The mechanical and physical properties of SiCp/Mg composites seriously depend on its microstructures, characterizating and predicting the structure design, property evolution and damage failure of composites should be based on the accurately characterization of composite microstructures， Therefore, the related model of "three dimensional microstructure-visual presentation-mechanical properties" i.e. the forward materials prediction and the reverse materials design model, was built by combining serial section-based three dimensional reconstruction, molecular dynamics simulation and finite element analysis. Firstly, the three dimensional real microstructures of SiC reinforcement particles, Mg alloy matrix and interface were built by using serial section-based three dimensional reconstruction and molecular dynamics simulation. The three dimensional shape of composite microstructures can be visualized. Then, based on the real three dimensional microstructures of composites, the effects of the microstructures of SiC reinforcement particles, Mg alloy matrix and interface on the micro-macro mechanical properties, physical properties and deformation failure mechanism of SiCp/Mg composites were researched by using finite element analysis. Moreover, the quantitative relationship between the microstructure and the macroscopic properties of SiCp/Mg composites were established. In the study, the inadequate microscopic information in the micromechanical research of composites was overcome, and it also provided the important theoretical foundations for the structure optimization, failure analysis and preparation process of SiCp/Mg composites, and so on.

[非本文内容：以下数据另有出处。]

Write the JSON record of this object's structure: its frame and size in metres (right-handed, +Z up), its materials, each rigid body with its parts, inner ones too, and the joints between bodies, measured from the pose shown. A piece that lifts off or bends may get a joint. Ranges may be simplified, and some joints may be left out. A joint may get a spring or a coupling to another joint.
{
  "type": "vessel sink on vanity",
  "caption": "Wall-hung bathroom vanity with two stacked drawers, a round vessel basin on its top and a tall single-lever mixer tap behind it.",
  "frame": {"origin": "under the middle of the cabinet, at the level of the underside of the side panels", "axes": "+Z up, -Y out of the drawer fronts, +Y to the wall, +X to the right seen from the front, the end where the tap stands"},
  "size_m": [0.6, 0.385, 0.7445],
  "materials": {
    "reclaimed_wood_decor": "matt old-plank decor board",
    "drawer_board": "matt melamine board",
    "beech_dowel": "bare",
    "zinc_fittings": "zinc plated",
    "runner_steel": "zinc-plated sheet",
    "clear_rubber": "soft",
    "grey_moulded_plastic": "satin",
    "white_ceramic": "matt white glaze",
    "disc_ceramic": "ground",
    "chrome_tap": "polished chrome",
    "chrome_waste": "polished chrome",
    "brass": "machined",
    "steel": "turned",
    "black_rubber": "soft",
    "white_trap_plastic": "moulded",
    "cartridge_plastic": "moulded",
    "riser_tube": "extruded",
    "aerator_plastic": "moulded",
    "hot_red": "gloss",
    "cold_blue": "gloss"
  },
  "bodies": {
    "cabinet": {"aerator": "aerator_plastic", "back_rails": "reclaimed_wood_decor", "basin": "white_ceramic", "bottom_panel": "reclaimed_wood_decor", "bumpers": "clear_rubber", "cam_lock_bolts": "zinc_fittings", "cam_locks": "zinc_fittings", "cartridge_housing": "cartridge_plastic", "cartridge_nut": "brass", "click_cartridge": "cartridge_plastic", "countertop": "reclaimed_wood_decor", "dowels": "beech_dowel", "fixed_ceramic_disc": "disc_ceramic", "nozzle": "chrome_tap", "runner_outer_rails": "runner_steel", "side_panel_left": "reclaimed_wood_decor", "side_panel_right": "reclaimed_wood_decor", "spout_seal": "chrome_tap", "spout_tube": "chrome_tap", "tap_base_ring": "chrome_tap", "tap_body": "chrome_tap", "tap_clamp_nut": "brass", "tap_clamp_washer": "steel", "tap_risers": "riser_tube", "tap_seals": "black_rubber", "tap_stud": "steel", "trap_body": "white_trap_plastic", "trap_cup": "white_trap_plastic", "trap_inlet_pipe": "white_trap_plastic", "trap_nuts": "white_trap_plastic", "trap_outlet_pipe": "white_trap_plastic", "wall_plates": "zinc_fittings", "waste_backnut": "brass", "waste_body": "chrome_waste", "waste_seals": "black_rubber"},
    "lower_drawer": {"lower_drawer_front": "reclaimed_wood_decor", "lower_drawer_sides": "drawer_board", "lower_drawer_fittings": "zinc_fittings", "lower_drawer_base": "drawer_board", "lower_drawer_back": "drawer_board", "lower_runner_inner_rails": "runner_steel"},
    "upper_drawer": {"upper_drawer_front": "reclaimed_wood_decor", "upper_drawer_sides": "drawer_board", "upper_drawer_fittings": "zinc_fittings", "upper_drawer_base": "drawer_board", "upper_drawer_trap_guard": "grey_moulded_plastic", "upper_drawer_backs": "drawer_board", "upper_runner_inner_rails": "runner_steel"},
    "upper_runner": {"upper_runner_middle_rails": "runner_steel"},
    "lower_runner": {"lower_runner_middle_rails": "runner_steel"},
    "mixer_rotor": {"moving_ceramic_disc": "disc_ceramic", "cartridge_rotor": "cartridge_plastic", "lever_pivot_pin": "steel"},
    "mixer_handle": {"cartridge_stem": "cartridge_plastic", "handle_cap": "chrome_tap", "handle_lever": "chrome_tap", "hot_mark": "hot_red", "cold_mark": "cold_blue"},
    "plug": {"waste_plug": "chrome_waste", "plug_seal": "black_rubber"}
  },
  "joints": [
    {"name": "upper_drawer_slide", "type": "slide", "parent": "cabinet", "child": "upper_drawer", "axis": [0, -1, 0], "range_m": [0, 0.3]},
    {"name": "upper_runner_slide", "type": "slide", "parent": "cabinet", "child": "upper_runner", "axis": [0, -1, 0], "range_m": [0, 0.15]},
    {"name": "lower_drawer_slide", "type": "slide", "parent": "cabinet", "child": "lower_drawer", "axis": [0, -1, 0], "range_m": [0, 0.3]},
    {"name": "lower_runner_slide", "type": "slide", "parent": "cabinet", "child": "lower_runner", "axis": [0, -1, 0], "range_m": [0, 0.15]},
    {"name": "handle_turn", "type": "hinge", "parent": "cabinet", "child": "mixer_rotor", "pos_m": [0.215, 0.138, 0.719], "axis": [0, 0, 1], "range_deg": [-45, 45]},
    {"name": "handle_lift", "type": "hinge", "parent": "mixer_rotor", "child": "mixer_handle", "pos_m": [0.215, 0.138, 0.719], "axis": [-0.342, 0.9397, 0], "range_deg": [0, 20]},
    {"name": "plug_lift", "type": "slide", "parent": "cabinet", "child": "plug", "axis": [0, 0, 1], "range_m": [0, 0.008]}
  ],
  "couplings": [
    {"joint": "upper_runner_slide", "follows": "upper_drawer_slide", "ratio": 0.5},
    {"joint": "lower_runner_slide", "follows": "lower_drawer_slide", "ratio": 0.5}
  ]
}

SiCp/Mg复合材料内部的微观结构严重影响复合材料力学性能和物理性能，对其结构设计、性能演化、损伤失效的表征与预报必须建立在准确表征复合材料微观结构基础上。所以，本项目把连续切片三维重构、分子动力学和有限元分析相结合建立"三维微观结构-可视化演示-力学性能"相关联的正向材料预测与反向材料设计模型。首先，采用连续切片三维重构和分子动力学建立SiC增强颗粒、Mg合金基体及界面三维真实微观结构，实现SiCp/Mg复合材料微观结构三维可视化；然后，基于真实三维微观结构，借助有限元揭示SiC增强颗粒、Mg合金基体、界面等微观结构对SiCp/Mg复合材料宏微观力学性能、物理性能、变形失效机理的影响，定量建立SiCp/Mg复合材料微观结构与宏观性能之间关系。该研究克服了复合材料细观力学研究中微观信息考虑不足，为SiCp/Mg复合材料结构优化、失效分析、制备工艺等提供重要的理论依据。

本项目研究内容有：借助图像处理和识别技术，分别建立颗粒增强镁基、铝基复合材料真实微观结构的有限元模型，运用该模型分析计算颗粒增强复合材料在不同应变速率为下的动态力学性能；在真实微观有限元模型基础上运用子模型技术，并借助子模型分析技术研究复合材料增强颗粒对其微观结构失效的影响。获取的研究结果有：运用真实微观结构有限元模型研究发现，低体积分数的颗粒增强复合材料流变应力随着应变速率的增加呈现先升高后降低的趋势，在较高应变率下，颗粒增强复合材料流变应力出现降低趋势是由于复合材料内部损失或基体热软化甚至局部熔化导致的。当应变低于0.62 时，带有棱角的颗粒比圆形颗粒强化效果好，当应变大于0.62 时，情况正好相反；借助子模型分析技术研究复合材料增强颗粒对其微观结构失效的影响。研究结果表明，增强颗粒为正四边形时，颗粒增强复合材料基体容易发生失效。颗粒团簇提高复合材料刚度，但降低了复合材料失效应变。当颗粒增强金属基复合材料达到失效状态， 增强颗粒密度越大，复合材料失效面积增大。